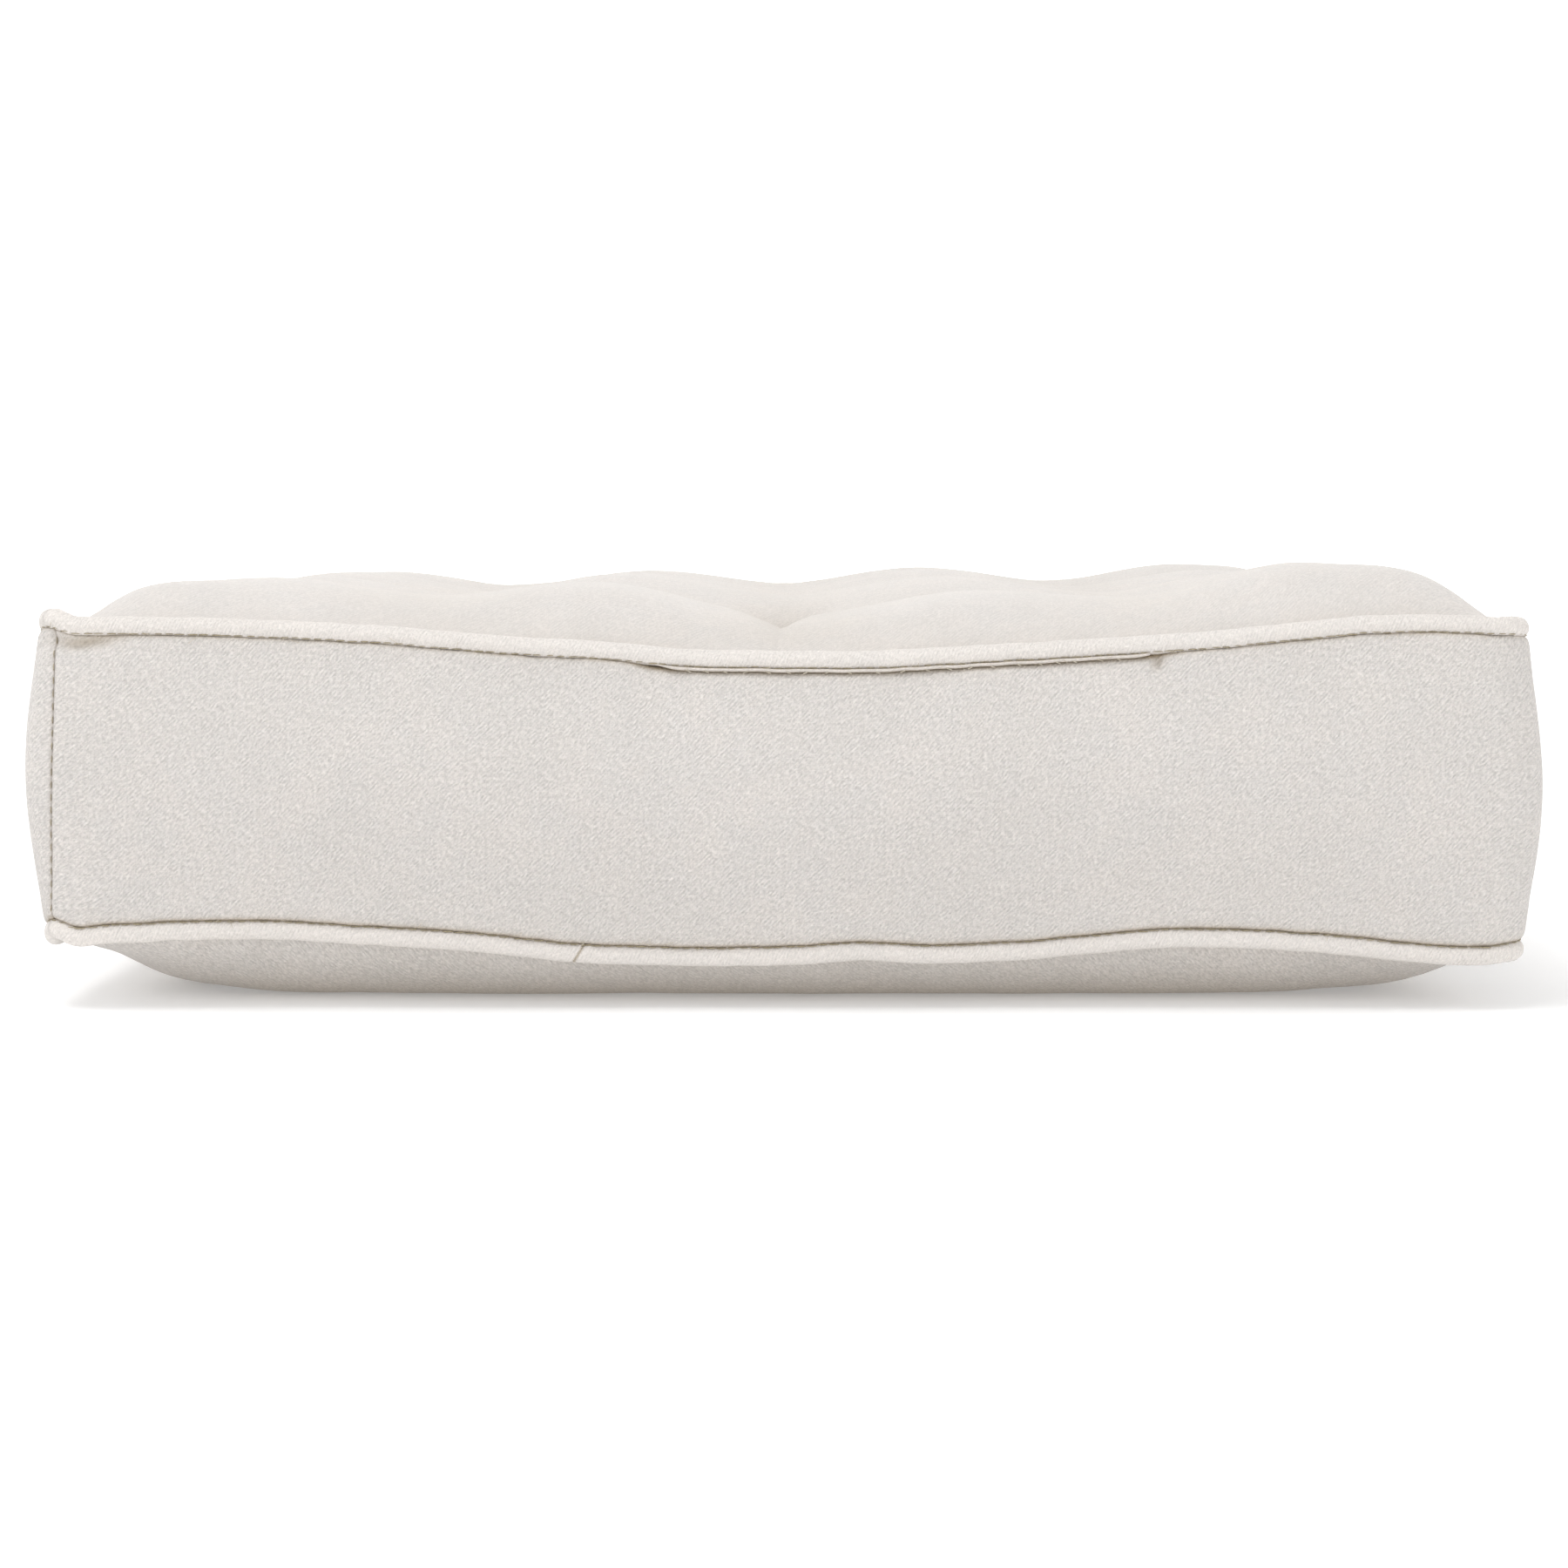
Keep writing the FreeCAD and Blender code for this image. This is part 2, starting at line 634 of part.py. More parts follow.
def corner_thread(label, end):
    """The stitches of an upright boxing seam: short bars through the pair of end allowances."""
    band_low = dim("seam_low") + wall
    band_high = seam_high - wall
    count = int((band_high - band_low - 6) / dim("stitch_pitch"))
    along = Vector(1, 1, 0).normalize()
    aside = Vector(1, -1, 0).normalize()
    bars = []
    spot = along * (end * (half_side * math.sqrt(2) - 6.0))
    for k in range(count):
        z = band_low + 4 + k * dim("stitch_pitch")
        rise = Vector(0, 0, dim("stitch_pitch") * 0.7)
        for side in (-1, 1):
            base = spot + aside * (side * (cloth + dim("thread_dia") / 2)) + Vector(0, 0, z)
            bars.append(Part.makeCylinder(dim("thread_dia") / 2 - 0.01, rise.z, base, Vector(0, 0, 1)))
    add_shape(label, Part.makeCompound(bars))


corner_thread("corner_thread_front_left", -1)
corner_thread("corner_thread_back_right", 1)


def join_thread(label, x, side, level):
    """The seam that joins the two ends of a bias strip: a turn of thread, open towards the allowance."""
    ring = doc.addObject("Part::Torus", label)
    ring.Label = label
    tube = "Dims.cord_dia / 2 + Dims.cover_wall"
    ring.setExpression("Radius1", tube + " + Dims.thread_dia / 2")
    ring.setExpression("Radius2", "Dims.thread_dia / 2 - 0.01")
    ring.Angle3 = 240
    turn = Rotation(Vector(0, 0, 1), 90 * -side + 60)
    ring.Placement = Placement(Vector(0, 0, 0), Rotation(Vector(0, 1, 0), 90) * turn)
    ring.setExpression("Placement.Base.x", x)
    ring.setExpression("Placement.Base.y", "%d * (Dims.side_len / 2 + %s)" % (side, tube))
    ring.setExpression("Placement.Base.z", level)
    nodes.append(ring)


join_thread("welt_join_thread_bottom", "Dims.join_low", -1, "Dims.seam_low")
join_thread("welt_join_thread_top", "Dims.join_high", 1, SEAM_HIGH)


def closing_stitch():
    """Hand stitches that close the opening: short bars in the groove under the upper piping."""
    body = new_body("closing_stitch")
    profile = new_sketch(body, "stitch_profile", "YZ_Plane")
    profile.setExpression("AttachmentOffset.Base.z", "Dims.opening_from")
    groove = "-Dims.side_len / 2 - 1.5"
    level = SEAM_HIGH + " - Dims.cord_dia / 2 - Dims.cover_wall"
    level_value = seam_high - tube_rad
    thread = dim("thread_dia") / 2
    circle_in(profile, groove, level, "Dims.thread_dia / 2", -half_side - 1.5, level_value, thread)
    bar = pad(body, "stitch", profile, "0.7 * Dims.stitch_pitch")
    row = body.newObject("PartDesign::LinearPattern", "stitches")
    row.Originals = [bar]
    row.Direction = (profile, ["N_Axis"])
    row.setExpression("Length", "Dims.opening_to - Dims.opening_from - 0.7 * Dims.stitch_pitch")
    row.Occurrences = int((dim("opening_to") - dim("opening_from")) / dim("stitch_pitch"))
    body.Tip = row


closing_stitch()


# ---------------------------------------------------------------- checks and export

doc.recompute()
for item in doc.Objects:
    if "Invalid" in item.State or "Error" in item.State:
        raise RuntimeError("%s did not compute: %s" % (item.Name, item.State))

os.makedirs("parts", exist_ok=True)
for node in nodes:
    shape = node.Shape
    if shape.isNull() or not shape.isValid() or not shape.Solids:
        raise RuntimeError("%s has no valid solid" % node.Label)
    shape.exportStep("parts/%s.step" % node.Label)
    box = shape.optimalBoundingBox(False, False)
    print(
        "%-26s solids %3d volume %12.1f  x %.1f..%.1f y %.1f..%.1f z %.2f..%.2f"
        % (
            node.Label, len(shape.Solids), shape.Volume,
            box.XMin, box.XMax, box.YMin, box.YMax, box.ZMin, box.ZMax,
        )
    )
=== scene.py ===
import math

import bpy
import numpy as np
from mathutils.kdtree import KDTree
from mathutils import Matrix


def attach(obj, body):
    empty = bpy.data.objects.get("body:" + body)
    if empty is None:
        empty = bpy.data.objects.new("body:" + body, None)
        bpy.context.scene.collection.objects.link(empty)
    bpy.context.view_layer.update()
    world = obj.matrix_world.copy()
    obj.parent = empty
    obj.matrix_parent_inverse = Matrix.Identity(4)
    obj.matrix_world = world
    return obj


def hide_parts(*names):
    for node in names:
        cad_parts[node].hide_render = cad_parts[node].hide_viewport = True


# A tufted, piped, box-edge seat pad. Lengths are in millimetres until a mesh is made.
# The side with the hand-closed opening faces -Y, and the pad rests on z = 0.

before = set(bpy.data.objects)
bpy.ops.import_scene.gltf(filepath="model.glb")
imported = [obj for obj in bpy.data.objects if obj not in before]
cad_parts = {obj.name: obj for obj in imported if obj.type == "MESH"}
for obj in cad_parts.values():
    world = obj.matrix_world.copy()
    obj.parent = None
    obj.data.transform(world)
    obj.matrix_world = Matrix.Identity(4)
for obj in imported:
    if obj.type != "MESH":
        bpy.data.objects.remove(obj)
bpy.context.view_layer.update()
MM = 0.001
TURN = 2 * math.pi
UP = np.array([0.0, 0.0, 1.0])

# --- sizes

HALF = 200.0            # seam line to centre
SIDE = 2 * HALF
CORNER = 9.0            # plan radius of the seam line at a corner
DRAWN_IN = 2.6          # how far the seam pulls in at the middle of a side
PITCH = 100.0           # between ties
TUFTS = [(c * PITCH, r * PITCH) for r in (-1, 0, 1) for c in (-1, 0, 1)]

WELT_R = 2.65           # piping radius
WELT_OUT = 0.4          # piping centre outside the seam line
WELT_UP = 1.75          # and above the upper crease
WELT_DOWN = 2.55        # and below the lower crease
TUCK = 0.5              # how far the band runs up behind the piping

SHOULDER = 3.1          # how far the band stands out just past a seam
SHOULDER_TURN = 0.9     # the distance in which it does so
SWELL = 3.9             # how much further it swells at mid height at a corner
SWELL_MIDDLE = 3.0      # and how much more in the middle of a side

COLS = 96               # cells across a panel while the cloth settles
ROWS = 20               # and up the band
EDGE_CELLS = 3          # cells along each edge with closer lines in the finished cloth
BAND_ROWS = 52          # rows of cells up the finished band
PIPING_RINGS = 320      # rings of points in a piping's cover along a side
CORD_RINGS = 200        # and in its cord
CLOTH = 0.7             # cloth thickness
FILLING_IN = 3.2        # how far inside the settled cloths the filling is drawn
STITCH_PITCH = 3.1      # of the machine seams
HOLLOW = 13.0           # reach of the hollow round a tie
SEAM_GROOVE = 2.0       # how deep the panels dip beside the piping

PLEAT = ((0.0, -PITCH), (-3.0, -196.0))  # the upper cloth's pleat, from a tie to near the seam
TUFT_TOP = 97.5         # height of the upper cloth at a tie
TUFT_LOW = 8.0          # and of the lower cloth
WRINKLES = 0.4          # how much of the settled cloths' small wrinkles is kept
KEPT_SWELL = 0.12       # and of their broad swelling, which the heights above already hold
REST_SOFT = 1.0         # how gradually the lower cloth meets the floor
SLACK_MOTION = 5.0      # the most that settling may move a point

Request
Repeat the listing above without any change.

The reply
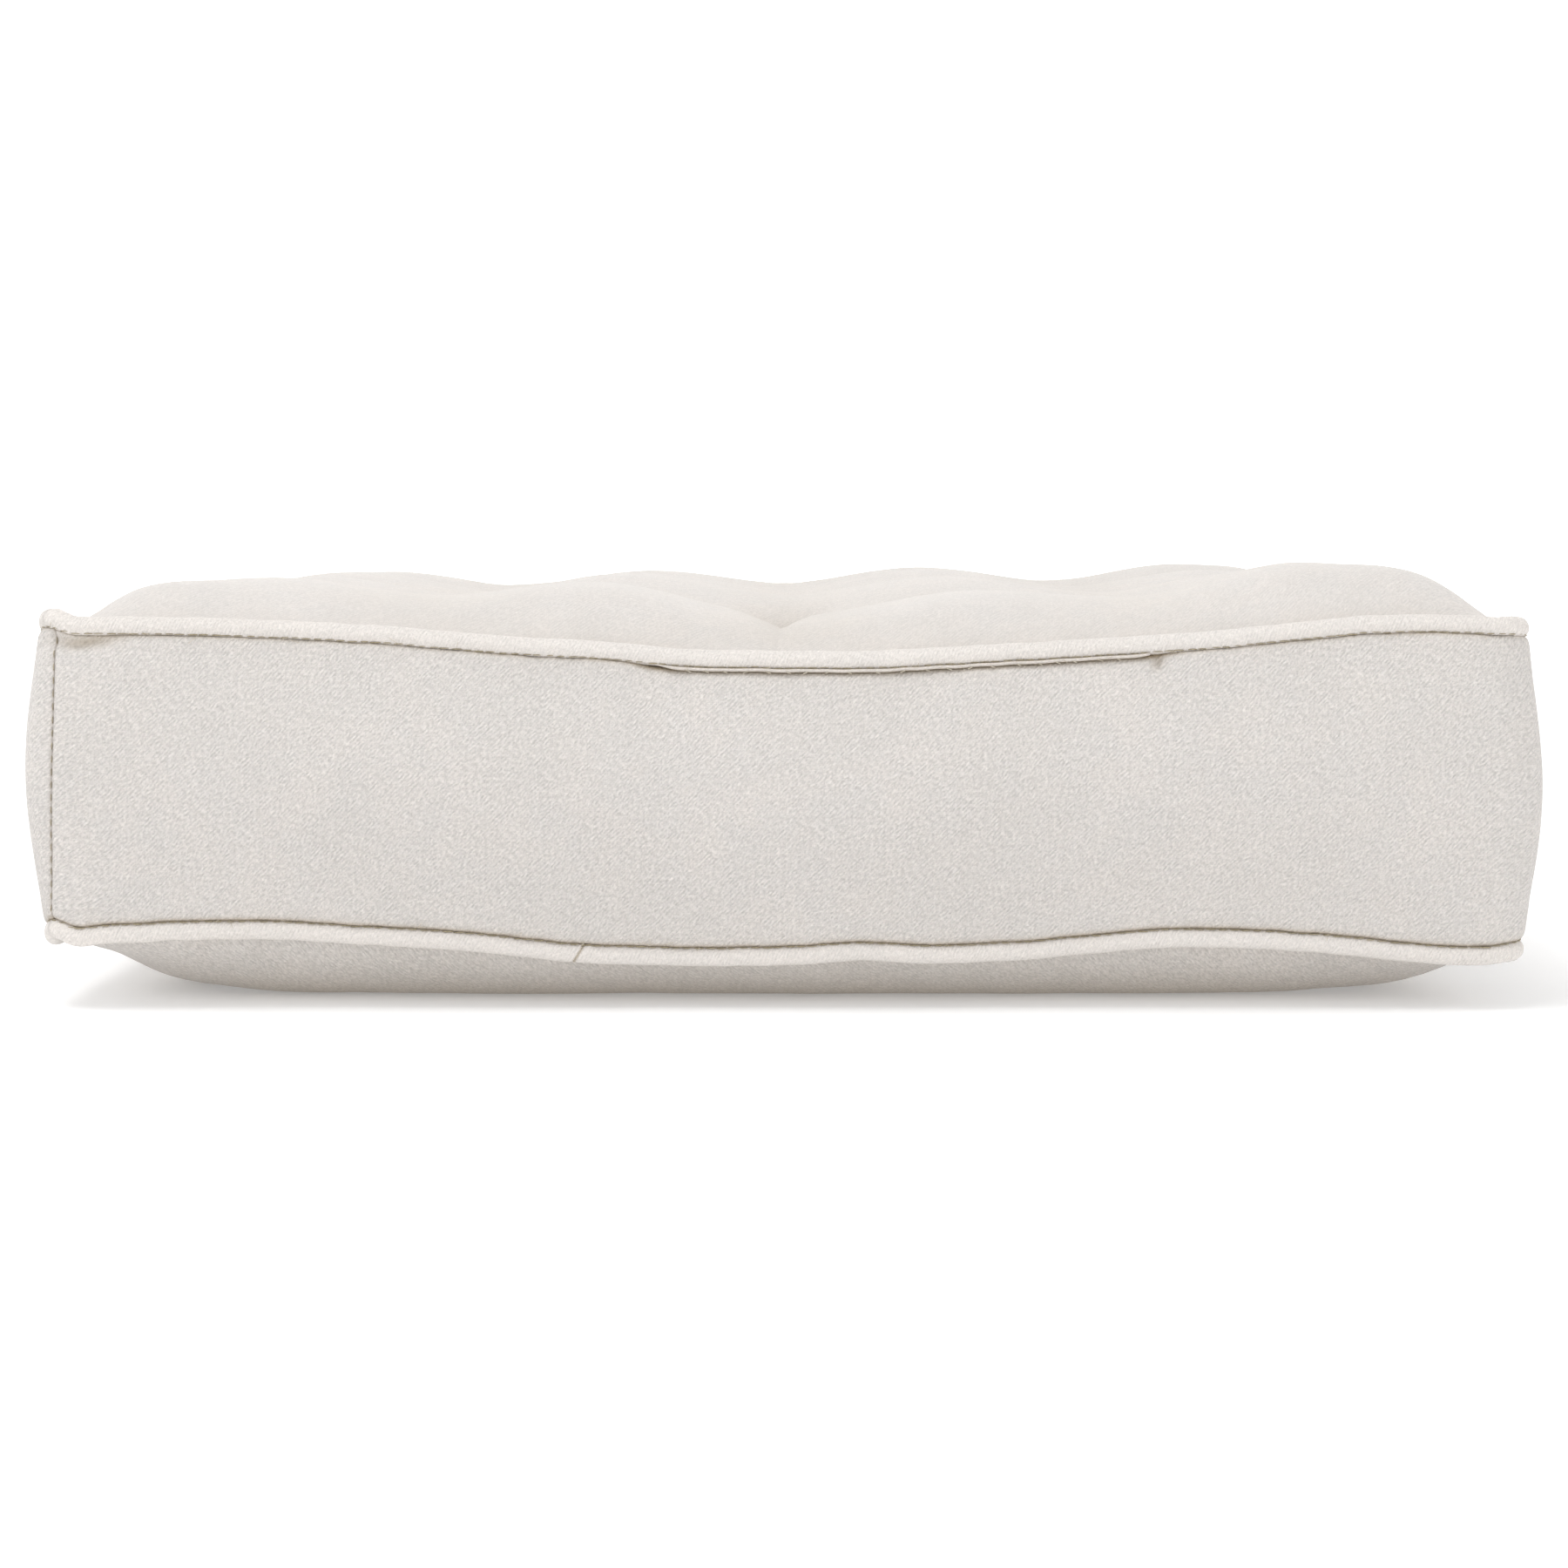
Keep writing the FreeCAD and Blender code for this image. This is part 2, starting at line 634 of part.py. More parts follow.
def corner_thread(label, end):
    """The stitches of an upright boxing seam: short bars through the pair of end allowances."""
    band_low = dim("seam_low") + wall
    band_high = seam_high - wall
    count = int((band_high - band_low - 6) / dim("stitch_pitch"))
    along = Vector(1, 1, 0).normalize()
    aside = Vector(1, -1, 0).normalize()
    bars = []
    spot = along * (end * (half_side * math.sqrt(2) - 6.0))
    for k in range(count):
        z = band_low + 4 + k * dim("stitch_pitch")
        rise = Vector(0, 0, dim("stitch_pitch") * 0.7)
        for side in (-1, 1):
            base = spot + aside * (side * (cloth + dim("thread_dia") / 2)) + Vector(0, 0, z)
            bars.append(Part.makeCylinder(dim("thread_dia") / 2 - 0.01, rise.z, base, Vector(0, 0, 1)))
    add_shape(label, Part.makeCompound(bars))


corner_thread("corner_thread_front_left", -1)
corner_thread("corner_thread_back_right", 1)


def join_thread(label, x, side, level):
    """The seam that joins the two ends of a bias strip: a turn of thread, open towards the allowance."""
    ring = doc.addObject("Part::Torus", label)
    ring.Label = label
    tube = "Dims.cord_dia / 2 + Dims.cover_wall"
    ring.setExpression("Radius1", tube + " + Dims.thread_dia / 2")
    ring.setExpression("Radius2", "Dims.thread_dia / 2 - 0.01")
    ring.Angle3 = 240
    turn = Rotation(Vector(0, 0, 1), 90 * -side + 60)
    ring.Placement = Placement(Vector(0, 0, 0), Rotation(Vector(0, 1, 0), 90) * turn)
    ring.setExpression("Placement.Base.x", x)
    ring.setExpression("Placement.Base.y", "%d * (Dims.side_len / 2 + %s)" % (side, tube))
    ring.setExpression("Placement.Base.z", level)
    nodes.append(ring)


join_thread("welt_join_thread_bottom", "Dims.join_low", -1, "Dims.seam_low")
join_thread("welt_join_thread_top", "Dims.join_high", 1, SEAM_HIGH)


def closing_stitch():
    """Hand stitches that close the opening: short bars in the groove under the upper piping."""
    body = new_body("closing_stitch")
    profile = new_sketch(body, "stitch_profile", "YZ_Plane")
    profile.setExpression("AttachmentOffset.Base.z", "Dims.opening_from")
    groove = "-Dims.side_len / 2 - 1.5"
    level = SEAM_HIGH + " - Dims.cord_dia / 2 - Dims.cover_wall"
    level_value = seam_high - tube_rad
    thread = dim("thread_dia") / 2
    circle_in(profile, groove, level, "Dims.thread_dia / 2", -half_side - 1.5, level_value, thread)
    bar = pad(body, "stitch", profile, "0.7 * Dims.stitch_pitch")
    row = body.newObject("PartDesign::LinearPattern", "stitches")
    row.Originals = [bar]
    row.Direction = (profile, ["N_Axis"])
    row.setExpression("Length", "Dims.opening_to - Dims.opening_from - 0.7 * Dims.stitch_pitch")
    row.Occurrences = int((dim("opening_to") - dim("opening_from")) / dim("stitch_pitch"))
    body.Tip = row


closing_stitch()


# ---------------------------------------------------------------- checks and export

doc.recompute()
for item in doc.Objects:
    if "Invalid" in item.State or "Error" in item.State:
        raise RuntimeError("%s did not compute: %s" % (item.Name, item.State))

os.makedirs("parts", exist_ok=True)
for node in nodes:
    shape = node.Shape
    if shape.isNull() or not shape.isValid() or not shape.Solids:
        raise RuntimeError("%s has no valid solid" % node.Label)
    shape.exportStep("parts/%s.step" % node.Label)
    box = shape.optimalBoundingBox(False, False)
    print(
        "%-26s solids %3d volume %12.1f  x %.1f..%.1f y %.1f..%.1f z %.2f..%.2f"
        % (
            node.Label, len(shape.Solids), shape.Volume,
            box.XMin, box.XMax, box.YMin, box.YMax, box.ZMin, box.ZMax,
        )
    )
=== scene.py ===
import math

import bpy
import numpy as np
from mathutils.kdtree import KDTree
from mathutils import Matrix


def attach(obj, body):
    empty = bpy.data.objects.get("body:" + body)
    if empty is None:
        empty = bpy.data.objects.new("body:" + body, None)
        bpy.context.scene.collection.objects.link(empty)
    bpy.context.view_layer.update()
    world = obj.matrix_world.copy()
    obj.parent = empty
    obj.matrix_parent_inverse = Matrix.Identity(4)
    obj.matrix_world = world
    return obj


def hide_parts(*names):
    for node in names:
        cad_parts[node].hide_render = cad_parts[node].hide_viewport = True


# A tufted, piped, box-edge seat pad. Lengths are in millimetres until a mesh is made.
# The side with the hand-closed opening faces -Y, and the pad rests on z = 0.

before = set(bpy.data.objects)
bpy.ops.import_scene.gltf(filepath="model.glb")
imported = [obj for obj in bpy.data.objects if obj not in before]
cad_parts = {obj.name: obj for obj in imported if obj.type == "MESH"}
for obj in cad_parts.values():
    world = obj.matrix_world.copy()
    obj.parent = None
    obj.data.transform(world)
    obj.matrix_world = Matrix.Identity(4)
for obj in imported:
    if obj.type != "MESH":
        bpy.data.objects.remove(obj)
bpy.context.view_layer.update()
MM = 0.001
TURN = 2 * math.pi
UP = np.array([0.0, 0.0, 1.0])

# --- sizes

HALF = 200.0            # seam line to centre
SIDE = 2 * HALF
CORNER = 9.0            # plan radius of the seam line at a corner
DRAWN_IN = 2.6          # how far the seam pulls in at the middle of a side
PITCH = 100.0           # between ties
TUFTS = [(c * PITCH, r * PITCH) for r in (-1, 0, 1) for c in (-1, 0, 1)]

WELT_R = 2.65           # piping radius
WELT_OUT = 0.4          # piping centre outside the seam line
WELT_UP = 1.75          # and above the upper crease
WELT_DOWN = 2.55        # and below the lower crease
TUCK = 0.5              # how far the band runs up behind the piping

SHOULDER = 3.1          # how far the band stands out just past a seam
SHOULDER_TURN = 0.9     # the distance in which it does so
SWELL = 3.9             # how much further it swells at mid height at a corner
SWELL_MIDDLE = 3.0      # and how much more in the middle of a side

COLS = 96               # cells across a panel while the cloth settles
ROWS = 20               # and up the band
EDGE_CELLS = 3          # cells along each edge with closer lines in the finished cloth
BAND_ROWS = 52          # rows of cells up the finished band
PIPING_RINGS = 320      # rings of points in a piping's cover along a side
CORD_RINGS = 200        # and in its cord
CLOTH = 0.7             # cloth thickness
FILLING_IN = 3.2        # how far inside the settled cloths the filling is drawn
STITCH_PITCH = 3.1      # of the machine seams
HOLLOW = 13.0           # reach of the hollow round a tie
SEAM_GROOVE = 2.0       # how deep the panels dip beside the piping

PLEAT = ((0.0, -PITCH), (-3.0, -196.0))  # the upper cloth's pleat, from a tie to near the seam
TUFT_TOP = 97.5         # height of the upper cloth at a tie
TUFT_LOW = 8.0          # and of the lower cloth
WRINKLES = 0.4          # how much of the settled cloths' small wrinkles is kept
KEPT_SWELL = 0.12       # and of their broad swelling, which the heights above already hold
REST_SOFT = 1.0         # how gradually the lower cloth meets the floor
SLACK_MOTION = 5.0      # the most that settling may move a point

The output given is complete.